4. Did you find it believable that the U.S. government might undertake a covert project such as the “Brides for Indians” program? Do you think the author had more modern history in mind when he developed this idea?
5. Were you surprised by elements of the Cheyenne culture as depicted here?
6. Do you think that the Cheyenne culture was respectful of women? Consider what might seem contradictory elements—–for example, it is a matrilineal society, and yet warriors could have multiple wives.
7. Compare what the Cheyenne culture valued in women compared with what white culture at the time valued in women. Contrast Captain Bourke’s fiancé, Miss Lydia Bradley, with May Dodd. In what ways, do May and Lydia represent different types of women? In what ways have cultural expectations of women changed since this time period, and in what ways have they remained the same?
8. Did you find it believable that the white women embraced the Cheyenne culture, and willingly married with them?
9. Compare your concept of romantic love, and married love, with the relationship that develops between May and Little Wolf.
10. Were you surprised by the violence among tribes as depicted here?

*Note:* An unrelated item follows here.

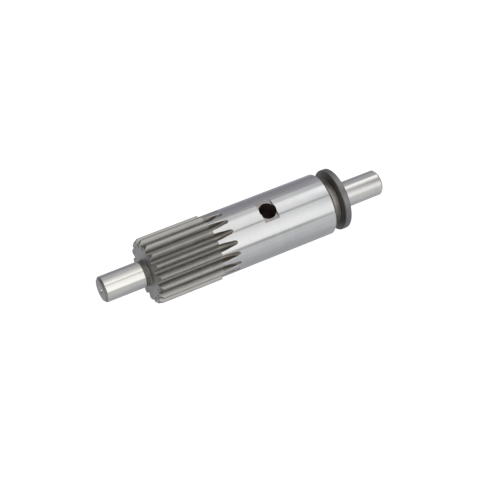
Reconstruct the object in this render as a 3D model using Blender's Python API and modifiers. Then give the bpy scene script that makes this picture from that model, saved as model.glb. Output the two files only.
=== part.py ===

Did it contrast with your understanding of Native American cultures? What similarities were there between the violence among tribes, and the violence between whites and Native Americans?
11. While depicting the slaughter of Native American culture, Jim Fergus also portrays the imminent decimation of the natural landscape. Consider both tragedies. Were they equally inevitable? Are they equally irreversible?